### PROVIDED ENTRIES
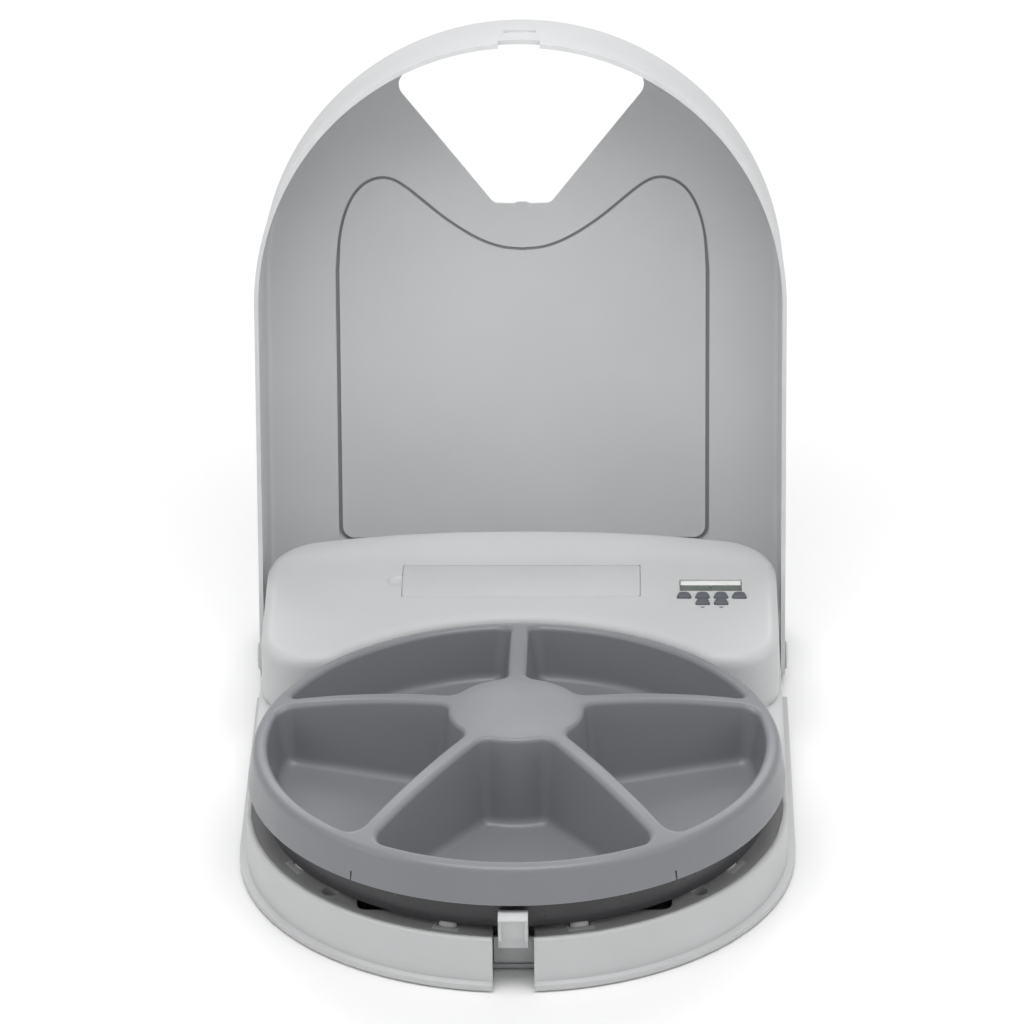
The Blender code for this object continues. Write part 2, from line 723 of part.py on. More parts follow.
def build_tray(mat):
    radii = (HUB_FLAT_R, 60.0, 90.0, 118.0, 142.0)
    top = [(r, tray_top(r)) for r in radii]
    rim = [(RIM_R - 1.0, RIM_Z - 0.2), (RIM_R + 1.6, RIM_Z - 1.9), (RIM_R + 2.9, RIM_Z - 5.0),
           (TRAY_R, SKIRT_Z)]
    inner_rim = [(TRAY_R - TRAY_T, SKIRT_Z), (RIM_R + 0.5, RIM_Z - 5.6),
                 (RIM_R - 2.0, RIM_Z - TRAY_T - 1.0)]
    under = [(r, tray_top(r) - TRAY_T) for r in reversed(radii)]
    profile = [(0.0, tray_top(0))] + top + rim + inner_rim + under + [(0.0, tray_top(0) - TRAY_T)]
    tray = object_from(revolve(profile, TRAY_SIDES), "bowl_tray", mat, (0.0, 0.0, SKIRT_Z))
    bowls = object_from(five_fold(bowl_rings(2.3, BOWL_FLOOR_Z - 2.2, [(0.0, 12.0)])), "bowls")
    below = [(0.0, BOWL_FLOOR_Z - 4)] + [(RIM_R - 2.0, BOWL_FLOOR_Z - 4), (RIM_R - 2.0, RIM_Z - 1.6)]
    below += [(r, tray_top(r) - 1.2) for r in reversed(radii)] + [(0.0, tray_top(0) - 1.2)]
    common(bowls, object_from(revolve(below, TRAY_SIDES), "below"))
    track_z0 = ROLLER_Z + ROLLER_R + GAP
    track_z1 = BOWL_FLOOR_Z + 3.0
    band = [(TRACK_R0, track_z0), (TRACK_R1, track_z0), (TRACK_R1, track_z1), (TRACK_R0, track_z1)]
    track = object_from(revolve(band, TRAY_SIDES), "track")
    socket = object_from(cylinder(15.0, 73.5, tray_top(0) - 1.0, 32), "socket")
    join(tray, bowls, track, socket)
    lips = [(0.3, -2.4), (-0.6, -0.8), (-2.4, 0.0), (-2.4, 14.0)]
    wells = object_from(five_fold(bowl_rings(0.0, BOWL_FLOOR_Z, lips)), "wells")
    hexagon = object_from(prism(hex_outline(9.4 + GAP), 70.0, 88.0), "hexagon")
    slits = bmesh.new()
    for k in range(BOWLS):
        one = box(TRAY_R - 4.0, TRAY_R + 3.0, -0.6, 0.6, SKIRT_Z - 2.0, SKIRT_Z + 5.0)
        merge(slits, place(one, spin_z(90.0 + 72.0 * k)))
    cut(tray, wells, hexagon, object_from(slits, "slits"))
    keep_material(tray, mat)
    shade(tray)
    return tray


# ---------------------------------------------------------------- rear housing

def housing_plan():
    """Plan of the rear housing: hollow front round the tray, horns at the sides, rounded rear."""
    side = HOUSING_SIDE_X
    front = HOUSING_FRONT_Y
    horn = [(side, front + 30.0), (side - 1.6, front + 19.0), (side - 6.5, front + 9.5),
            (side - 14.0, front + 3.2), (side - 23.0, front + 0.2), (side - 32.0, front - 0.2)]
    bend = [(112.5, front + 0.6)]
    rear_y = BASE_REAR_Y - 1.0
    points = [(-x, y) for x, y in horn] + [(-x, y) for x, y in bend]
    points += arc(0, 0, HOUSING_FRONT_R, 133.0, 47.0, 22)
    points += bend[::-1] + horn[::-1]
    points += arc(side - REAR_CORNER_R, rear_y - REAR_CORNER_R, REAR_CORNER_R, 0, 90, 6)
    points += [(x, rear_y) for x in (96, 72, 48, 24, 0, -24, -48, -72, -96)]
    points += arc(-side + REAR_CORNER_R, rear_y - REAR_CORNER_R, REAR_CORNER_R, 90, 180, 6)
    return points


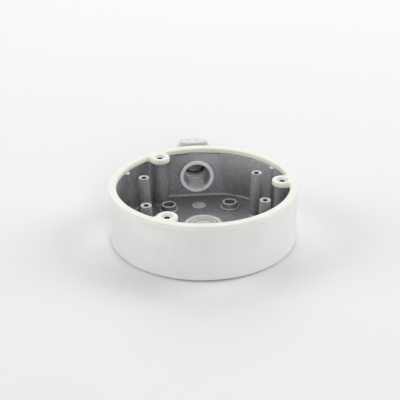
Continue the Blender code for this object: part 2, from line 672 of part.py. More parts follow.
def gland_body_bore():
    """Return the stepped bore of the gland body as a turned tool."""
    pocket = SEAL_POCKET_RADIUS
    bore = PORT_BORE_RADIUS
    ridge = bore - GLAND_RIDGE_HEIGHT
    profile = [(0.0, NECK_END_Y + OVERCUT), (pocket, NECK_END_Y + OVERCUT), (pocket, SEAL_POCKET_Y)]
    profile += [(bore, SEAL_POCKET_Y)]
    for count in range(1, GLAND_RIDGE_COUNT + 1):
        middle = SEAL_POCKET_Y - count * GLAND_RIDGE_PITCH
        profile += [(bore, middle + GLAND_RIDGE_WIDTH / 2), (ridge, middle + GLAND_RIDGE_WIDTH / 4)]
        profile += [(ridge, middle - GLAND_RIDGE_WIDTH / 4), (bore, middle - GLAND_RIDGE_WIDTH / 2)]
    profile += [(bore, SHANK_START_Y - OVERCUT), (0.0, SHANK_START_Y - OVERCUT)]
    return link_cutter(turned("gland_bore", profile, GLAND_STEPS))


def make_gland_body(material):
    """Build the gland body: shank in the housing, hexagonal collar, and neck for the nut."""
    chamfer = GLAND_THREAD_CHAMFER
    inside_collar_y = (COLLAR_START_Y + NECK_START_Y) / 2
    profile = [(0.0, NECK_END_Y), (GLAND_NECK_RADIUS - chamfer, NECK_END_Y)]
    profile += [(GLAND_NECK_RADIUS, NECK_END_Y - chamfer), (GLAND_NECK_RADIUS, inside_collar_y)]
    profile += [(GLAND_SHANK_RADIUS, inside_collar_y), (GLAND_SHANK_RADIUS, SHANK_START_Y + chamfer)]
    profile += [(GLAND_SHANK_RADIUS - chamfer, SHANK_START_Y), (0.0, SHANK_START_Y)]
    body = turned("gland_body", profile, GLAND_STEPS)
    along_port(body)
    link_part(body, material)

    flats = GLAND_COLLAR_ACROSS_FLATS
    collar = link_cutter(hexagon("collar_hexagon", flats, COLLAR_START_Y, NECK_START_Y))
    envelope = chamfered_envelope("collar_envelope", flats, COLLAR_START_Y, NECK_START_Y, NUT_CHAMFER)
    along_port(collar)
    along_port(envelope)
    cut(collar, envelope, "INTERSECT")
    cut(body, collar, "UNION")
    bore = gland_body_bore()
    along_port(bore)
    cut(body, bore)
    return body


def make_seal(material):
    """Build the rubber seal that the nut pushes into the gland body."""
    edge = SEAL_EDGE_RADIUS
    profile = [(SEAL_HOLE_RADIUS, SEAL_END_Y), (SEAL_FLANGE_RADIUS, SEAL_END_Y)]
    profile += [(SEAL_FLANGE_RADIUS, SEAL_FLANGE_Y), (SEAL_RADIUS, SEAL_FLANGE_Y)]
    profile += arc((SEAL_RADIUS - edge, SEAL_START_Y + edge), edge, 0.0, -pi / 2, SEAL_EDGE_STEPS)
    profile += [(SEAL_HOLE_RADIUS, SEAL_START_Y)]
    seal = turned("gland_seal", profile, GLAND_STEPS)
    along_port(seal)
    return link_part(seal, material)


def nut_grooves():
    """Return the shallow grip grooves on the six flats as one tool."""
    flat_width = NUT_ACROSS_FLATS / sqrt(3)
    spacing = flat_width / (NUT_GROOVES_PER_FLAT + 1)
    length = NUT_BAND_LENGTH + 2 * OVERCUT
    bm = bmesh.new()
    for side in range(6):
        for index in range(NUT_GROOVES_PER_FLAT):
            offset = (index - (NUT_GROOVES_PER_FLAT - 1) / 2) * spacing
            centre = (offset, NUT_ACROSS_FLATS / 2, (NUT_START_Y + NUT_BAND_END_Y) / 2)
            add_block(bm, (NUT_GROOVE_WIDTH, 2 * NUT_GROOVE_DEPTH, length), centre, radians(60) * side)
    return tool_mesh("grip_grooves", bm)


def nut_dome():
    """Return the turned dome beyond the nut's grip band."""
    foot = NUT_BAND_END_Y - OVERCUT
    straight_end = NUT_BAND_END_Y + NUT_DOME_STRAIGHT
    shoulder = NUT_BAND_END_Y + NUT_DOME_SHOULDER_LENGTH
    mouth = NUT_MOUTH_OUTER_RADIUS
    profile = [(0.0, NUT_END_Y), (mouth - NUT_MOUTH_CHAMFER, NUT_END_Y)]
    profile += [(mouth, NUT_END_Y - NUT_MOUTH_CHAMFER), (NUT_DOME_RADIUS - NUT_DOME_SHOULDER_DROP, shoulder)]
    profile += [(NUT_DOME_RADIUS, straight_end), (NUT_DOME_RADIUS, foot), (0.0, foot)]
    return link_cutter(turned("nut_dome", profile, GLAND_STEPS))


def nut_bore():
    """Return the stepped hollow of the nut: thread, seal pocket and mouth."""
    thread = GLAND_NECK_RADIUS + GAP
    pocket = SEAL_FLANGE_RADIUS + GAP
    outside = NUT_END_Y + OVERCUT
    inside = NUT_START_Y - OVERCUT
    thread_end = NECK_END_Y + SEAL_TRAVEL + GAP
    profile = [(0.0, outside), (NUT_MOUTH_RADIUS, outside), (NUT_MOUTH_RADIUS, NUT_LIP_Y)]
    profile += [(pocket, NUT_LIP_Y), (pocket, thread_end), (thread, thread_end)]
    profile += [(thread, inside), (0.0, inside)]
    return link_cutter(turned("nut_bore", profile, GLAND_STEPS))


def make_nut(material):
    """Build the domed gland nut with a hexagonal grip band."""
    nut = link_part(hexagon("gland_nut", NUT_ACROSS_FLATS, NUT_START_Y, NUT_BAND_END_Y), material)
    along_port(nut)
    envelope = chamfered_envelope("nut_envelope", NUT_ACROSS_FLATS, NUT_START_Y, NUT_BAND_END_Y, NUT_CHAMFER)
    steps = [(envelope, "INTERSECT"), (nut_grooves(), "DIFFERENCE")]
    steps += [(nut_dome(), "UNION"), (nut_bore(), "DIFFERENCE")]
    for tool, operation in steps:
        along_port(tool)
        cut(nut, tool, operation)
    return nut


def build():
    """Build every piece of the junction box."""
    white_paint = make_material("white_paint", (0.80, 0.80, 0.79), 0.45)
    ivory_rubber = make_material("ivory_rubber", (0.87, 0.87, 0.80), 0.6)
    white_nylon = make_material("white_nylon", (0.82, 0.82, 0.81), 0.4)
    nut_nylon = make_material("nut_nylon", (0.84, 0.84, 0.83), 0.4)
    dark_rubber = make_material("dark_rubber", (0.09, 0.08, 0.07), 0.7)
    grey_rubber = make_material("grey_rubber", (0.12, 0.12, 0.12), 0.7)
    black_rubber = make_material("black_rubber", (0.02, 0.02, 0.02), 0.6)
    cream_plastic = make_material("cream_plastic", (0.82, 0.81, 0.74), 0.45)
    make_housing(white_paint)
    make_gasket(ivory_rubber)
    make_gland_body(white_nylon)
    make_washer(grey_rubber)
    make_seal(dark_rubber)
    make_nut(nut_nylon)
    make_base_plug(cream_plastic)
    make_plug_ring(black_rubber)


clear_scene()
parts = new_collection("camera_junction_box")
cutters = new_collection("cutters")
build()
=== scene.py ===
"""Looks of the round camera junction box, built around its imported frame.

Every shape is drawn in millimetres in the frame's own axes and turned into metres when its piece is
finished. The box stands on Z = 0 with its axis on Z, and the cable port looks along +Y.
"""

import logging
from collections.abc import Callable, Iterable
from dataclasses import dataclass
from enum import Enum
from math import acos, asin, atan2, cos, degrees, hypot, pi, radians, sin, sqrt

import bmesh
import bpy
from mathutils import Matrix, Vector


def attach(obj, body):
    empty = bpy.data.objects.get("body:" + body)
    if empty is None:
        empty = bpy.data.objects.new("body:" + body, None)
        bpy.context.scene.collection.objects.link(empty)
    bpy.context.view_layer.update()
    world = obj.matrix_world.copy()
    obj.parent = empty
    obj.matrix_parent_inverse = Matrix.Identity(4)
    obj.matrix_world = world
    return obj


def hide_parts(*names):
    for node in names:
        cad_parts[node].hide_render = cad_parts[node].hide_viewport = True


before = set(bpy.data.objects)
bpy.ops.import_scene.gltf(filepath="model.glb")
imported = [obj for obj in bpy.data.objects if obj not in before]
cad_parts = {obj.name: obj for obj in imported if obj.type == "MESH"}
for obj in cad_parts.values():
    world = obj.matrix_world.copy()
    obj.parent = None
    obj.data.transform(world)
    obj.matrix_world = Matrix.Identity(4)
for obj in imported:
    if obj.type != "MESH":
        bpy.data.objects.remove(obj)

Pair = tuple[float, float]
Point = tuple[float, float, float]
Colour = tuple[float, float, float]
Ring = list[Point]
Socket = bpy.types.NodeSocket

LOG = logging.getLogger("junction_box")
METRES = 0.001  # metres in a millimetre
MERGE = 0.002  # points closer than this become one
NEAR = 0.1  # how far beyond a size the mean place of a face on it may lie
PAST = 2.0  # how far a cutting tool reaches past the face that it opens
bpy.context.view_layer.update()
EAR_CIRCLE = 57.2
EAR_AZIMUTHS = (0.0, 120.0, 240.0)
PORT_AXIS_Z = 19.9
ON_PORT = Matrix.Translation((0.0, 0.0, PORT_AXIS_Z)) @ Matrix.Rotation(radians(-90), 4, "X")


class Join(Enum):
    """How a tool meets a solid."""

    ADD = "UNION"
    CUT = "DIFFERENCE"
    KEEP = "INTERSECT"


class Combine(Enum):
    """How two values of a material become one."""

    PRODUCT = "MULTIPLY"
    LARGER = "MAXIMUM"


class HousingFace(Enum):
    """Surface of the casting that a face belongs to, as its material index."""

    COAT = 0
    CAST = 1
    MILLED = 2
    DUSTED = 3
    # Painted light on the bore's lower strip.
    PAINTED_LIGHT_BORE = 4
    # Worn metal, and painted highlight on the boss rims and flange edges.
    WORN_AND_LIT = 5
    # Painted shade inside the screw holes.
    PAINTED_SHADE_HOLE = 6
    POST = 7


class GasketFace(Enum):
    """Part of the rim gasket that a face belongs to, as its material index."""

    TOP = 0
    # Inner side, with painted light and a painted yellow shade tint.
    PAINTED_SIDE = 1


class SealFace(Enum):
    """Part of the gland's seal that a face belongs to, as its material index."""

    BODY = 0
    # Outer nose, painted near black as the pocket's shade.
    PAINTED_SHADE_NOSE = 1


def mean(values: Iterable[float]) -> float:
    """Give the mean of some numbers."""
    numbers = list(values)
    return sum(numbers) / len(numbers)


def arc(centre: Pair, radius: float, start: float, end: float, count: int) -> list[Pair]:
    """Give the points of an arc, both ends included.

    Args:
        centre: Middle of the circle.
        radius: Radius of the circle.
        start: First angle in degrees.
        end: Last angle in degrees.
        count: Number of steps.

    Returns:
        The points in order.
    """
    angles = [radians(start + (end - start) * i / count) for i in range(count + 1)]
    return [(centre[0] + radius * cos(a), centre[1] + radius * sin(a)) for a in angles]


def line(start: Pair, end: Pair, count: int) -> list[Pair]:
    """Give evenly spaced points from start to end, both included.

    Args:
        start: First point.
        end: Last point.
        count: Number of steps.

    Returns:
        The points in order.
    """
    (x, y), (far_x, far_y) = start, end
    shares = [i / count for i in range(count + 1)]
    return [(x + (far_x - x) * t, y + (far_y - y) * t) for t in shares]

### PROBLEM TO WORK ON
Start at the line with "clear_scene()", stop at the line with "obj.matrix_parent_inverse = Matrix.Identity(4)", and return every line in that stretch exactly, those two included.

### ANSWER TO THIS EXERCISE
clear_scene()
parts = new_collection("camera_junction_box")
cutters = new_collection("cutters")
build()
=== scene.py ===
"""Looks of the round camera junction box, built around its imported frame.

Every shape is drawn in millimetres in the frame's own axes and turned into metres when its piece is
finished. The box stands on Z = 0 with its axis on Z, and the cable port looks along +Y.
"""

import logging
from collections.abc import Callable, Iterable
from dataclasses import dataclass
from enum import Enum
from math import acos, asin, atan2, cos, degrees, hypot, pi, radians, sin, sqrt

import bmesh
import bpy
from mathutils import Matrix, Vector


def attach(obj, body):
    empty = bpy.data.objects.get("body:" + body)
    if empty is None:
        empty = bpy.data.objects.new("body:" + body, None)
        bpy.context.scene.collection.objects.link(empty)
    bpy.context.view_layer.update()
    world = obj.matrix_world.copy()
    obj.parent = empty
    obj.matrix_parent_inverse = Matrix.Identity(4)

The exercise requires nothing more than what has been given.